Aristotle's prescriptions for the writing of tragedy heavily influenced French and Italian academics and intellectuals during the Renaissance. In the 1570s theoreticians known as Neo-Classicists (because they took their inspiration from classical Greece and Rome) interpreted the requirements of the Poetics to include unity of place with the unities of action and time. Thus, not only did the single plot have to unfold in a single day, it also had to take place in a single location. Like-minded scholars required that the tragic heroes must be people of royal or other high-born backgrounds. In the 17th and much of the 18th century this formula for tragedy was augmented with aspects of contemporary aristocratic social mores, including a sense of decorum, taste, and simplicity.

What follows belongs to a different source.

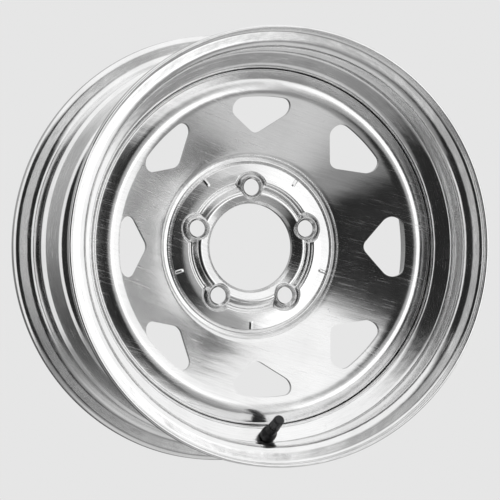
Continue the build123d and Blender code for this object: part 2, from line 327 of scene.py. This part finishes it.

In the late 18th century, however, such restrictions on the definition and formulation of tragic plays lessened, for a number of reasons. Among them were the general collapse of aristocratic power in Western Europe and the rise of the middle class, which consequently lessened the importance of aristocratic values. The decline of universally accepted religious values and the growth of individualism brought about by Enlightenment thinking also contributed to a shift in the importance and form of the tragic genre.

III

History

Classical Greek tragedy originated in the theatrical contests held in Athens in the 6th century bc as part of the civic festivals known as the Dionysia. Masked actors, often accompanied by a chorus, performed three related tragic plays and a satyr play, all featuring music and dance as important elements; the satyr play often mocked the serious theme of the tragedies. The word tragedy itself derives from the Greek for “goat-song”, and it is thought that a goat was awarded as the prize in the dramatic competitions at the Great Dionysia festival. The social importance of theatre in the life of Athens cannot be overstated. Private and public patrons gave vast amounts of funding each year to sustain the competition, and carefully regulated all aspects of production.

A

Tragedy in Ancient Greece and Rome

Aeschylus is one of the best known of the ancient Greek tragic playwrights. The author of some 90 plays, he established many of the conventions of the tragic dramatic form, which he further developed throughout his career. Aeschylus's skilful use of poetic language and brilliant characterizations effortlessly brought together human and divine characters as creators of and participants in a single mythic destiny. The Oresteia trilogy (produced in 458 bc) is among his few surviving works. The trilogy excited and frightened Athenian spectators unlike anything they had seen before, as they watched the terrifying Furies (avenging goddesses) pursuing the righteous Orestes in order to exact retribution for his killing of his mother: an act committed in revenge for her murder of his father.

Sophocles, another great tragic author, refined Aeschylus's tragic storytelling, infusing his presentation of mythic characters with a sense of irony and plausibility. In Oedipus Tyrannus (c. 430 bc), the horrid fate of Oedipus, who eventually blinds himself, is known to the spectator long before the protagonist unravels his violent and incestuous past on-stage. Oedipus's self-conscious vanity and restless nature seem strikingly familiar and credible, making his self-mutilation at the end of the play all the more unsettling. Euripides, the third great tragic dramatist of Greece, wrote the most provocative tragedies yet known, although because he worked against the expectations of his audiences he did not achieve the same level of popularity as Aeschylus or Sophocles. The tragedies of Euripides challenged the accepted mythological canon, exploring different points of view in order to uncover novel and disturbing meanings. His Medea (431 bc), for example, allows the barbarian princess Medea to commit murder and infanticide without receiving earthly or supernatural punishment: instead, at the end of the play, Medea is whisked away to safety in a chariot.

Most Roman tragic poets adhered closely to their Greek models, often imitating the grand themes and language of the originals. Seneca, writing in the 1st century ad, also composed tragic dramas on Greek subject matter and themes. However, his works had a high moral tone, with commentaries on the action punctuating the plays. This technique, along with his sensational plot treatments—witches, ghosts, and dead bodies often populate the stage—made evident an innovative vision that proved a powerful inspiration to future playwrights. For example, William Shakespeare’s Titus Andronicus shows evidence of Senecan influence.